Whilst the Australian identity was always a part of Augie March’s musical explorations, on Watch Me Disappear it seems even more pronounced. Richards’ accent is thick and swollen with pride and the band carries a magnanimous sound that mirrors the windswept desert of the album’s cover art. Lyrically, just as any Augie release, there is plenty to be found in the way of Australian references to time and place. ‘Farmer’s Son’ could even be the indie ‘Tucker’s Daughter’ – built with the same pop sensibility and nostalgia for the wide, open land. Hell, it even has a guitar solo.

That ‘pop’ word crops up frequently when listening to album number four; an album from a band that seems to be relieved to be free from the shackles of only playing to small, indie crowds and being labelled a critics and fellow ‘muso’s’ band. It’s as if the success of ‘One Crowded Hour’ lifted a great weight from around the band’s neck and gave them permission to write bright, propulsive popular songs. For the numbers that this applies to on Watch Me Disappear, such as the title track, ‘Pennywhistle’, ‘Becoming Bryn’, and ‘Farmer’s Son’, it is a pleasure to listen to the results. ‘Pennywhistle’ is the most blissful and resplendent the band has ever sounded. ‘A good feeling/yeah, it’s just a good feeling/it only happens now and then,’ cries Richards over chiming guitars, dancing accordion and bouncing horns. In his own words, it sounds like the band has been spat “out of the mouth of a black dog” and into the arms of joyous refrain. The way in which the ringing guitars build in the pre-chorus on the title track and how Richards wrestles it out of the grasp of Ammendola’s plundering bass line is subtle and wholly captivating.

But, for this brave journey into the heart of the popular, this is where the journey ends. From here on in, Augie March fall into some old, bad habits. ‘The Glenorchy Bunyip’ is a poor pastiche of the obligatory Augie rollicking rave-up the likes of ‘Just Passing Through’ from Moo and ‘This Train Will Be Taking No Passengers’ from Strange Bird. The reflective acoustic folk of ‘The Slant’ is pretty but falls well short of any of Richards’ previous outings in a genre that he could seemingly write songs to in his sleep. Speaking of which, an Augie March album seems to be incomplete without at least a few misguided adventures into tedium. Album closer, ‘The Devil Inside’ is plodding and suffers from a case of saccharine overdose. And I am still yet to determine whether ‘City of Rescue’ is some sort of inside joke that only the band get. The big issue here is that on the Augie March’s first three albums they were the minority number, in lengthy pursuits of over an hour each. Watch Me Disappear clocks in at just 44 minutes, of which at least 16 minutes is forgettable and about 12 minutes is competent. Not a good strike rate by anyone’s estimation.

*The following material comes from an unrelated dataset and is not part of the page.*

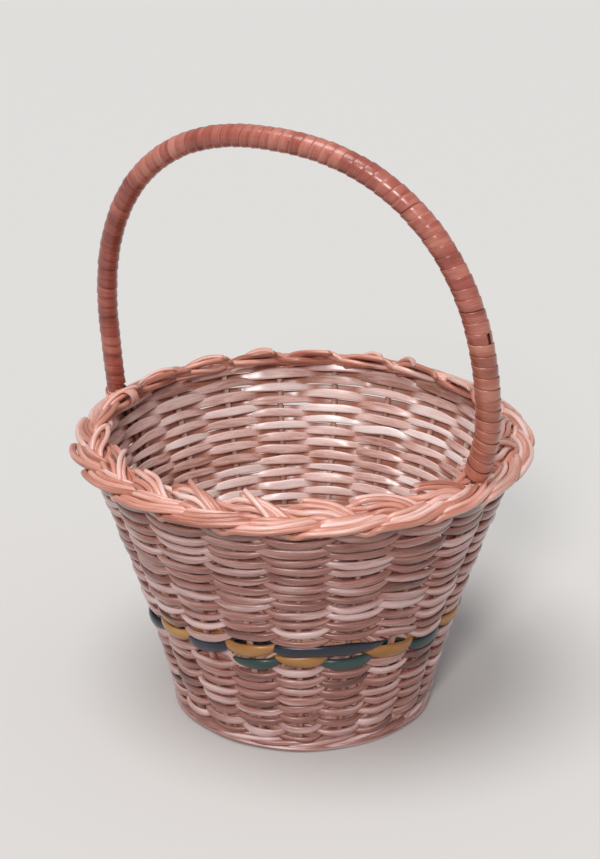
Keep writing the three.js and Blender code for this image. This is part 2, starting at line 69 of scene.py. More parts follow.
WALL_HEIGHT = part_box("upper_siding")[1].z
WALE_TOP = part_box("bottom_wale")[1].z
LOWER_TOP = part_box("lower_siding")[1].z
DYED_BOTTOM, DYED_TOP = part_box("dyed_row")[0].z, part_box("dyed_row")[1].z
WALL_THICKNESS = STAKE_DIAMETER + 2 * WEAVER_THICKNESS
print(f"wall {WALL_HEIGHT * 1000:.0f} mm high, dyed weavers from {DYED_BOTTOM * 1000:.0f} mm up")


def stake_radius(z):
    """Middle of the wall: a straight line from foot to top, less a parabola, less half the wall."""
    t = z / WALL_HEIGHT
    outside = FOOT_RADIUS + (TOP_RADIUS - FOOT_RADIUS) * t - WALL_HOLLOW * 4 * t * (1 - t)
    return outside - WALL_THICKNESS / 2


def stake_angle(count):
    """Angle of a stake, or of any place between stakes, counted in stakes from the first."""
    return FIRST_STAKE + np.asarray(count) * 2 * np.pi / STAKE_COUNT


def at(radius, angle, z):
    """Points from cylinder coordinates, with the three numbers along the last axis."""
    radius, angle, z = np.broadcast_arrays(radius, angle, z)
    return np.stack([radius * np.cos(angle), radius * np.sin(angle), z], axis=-1)


def unit(vectors):
    """The same directions with length one."""
    return vectors / np.linalg.norm(vectors, axis=-1, keepdims=True)


# %% [markdown]
# ## Carrying a section along a path
#
# A rod is a path and a section. At each point of the path the section needs two directions square
# to it. One is the direction that the rod's back faces, such as away from the wall, made square to
# the path; the other is square to both. Whole rods have a round section, and split willow has a
# round back and a flat face, and the same sweep carries both.

# %% A section and its sweep
def round_section(count):
    """A circle of radius one: cos(a) across and sin(a) out."""
    a = np.arange(count) * 2 * np.pi / count
    return np.stack([np.cos(a), np.sin(a)], axis=-1)


ARC_POINTS = 8


def split_section():
    """Split willow: an arc of bark a little over half a circle, and a flat face of four points,
    two of them close to the corners, so that its edges stay crisp under smooth shading."""
    a = np.linspace(np.radians(-10), np.radians(190), ARC_POINTS)
    arc = np.stack([np.cos(a), 0.1 + 0.9 * np.sin(a)], axis=-1)
    face = np.array([[-0.93, -0.52], [-0.6, -0.6], [0.6, -0.6], [0.93, -0.52]])
    return np.concatenate([arc, face])


def carried(path, facing, width, thickness, outline, roll=0.0):
    """Rings of a rod: each path point plus the outline's two numbers times the half width and half
    thickness, along two directions square to the path, turned about it by roll."""
    along = unit(np.gradient(path, axis=-2))
    out = unit(facing - along * np.sum(facing * along, axis=-1, keepdims=True))
    across = np.cross(along, out)
    roll = np.broadcast_to(roll, path.shape[:-1])[..., None]
    turned_out = out * np.cos(roll) + across * np.sin(roll)
    turned_across = across * np.cos(roll) - out * np.sin(roll)
    half_width = np.broadcast_to(width, path.shape[:-1])[..., None, None] / 2
    half_thickness = np.broadcast_to(thickness, path.shape[:-1])[..., None, None] / 2
    sideways = turned_across[..., None, :] * outline[:, :1] * half_width
    outwards = turned_out[..., None, :] * outline[:, 1:] * half_thickness
    return path[..., None, :] + sideways + outwards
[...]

Watch Me Disappear is a patchy album that lacks any real direction and fails to gain any impetus across its 11 tracks. For every great song that strives to push the album forward, another one (or two) mediocre efforts rear their ugly heads. It is a crying shame that such a heavily anticipated album that promised to deliver so much, to a band that is undeniably one of this nation’s finest, has fallen flat. It’s almost like the band are taunting us with such an inviting album title, throwing the gauntlet down to their audience to accept their offer. It’s a pessimistic thought and one that I would prefer not to have. Instead, let this be the stimulus for a great Australian band to get up off the canvas and craft the truly career-defining album that, since I first laid eyes on them 10 years ago, they have always threatened to deliver.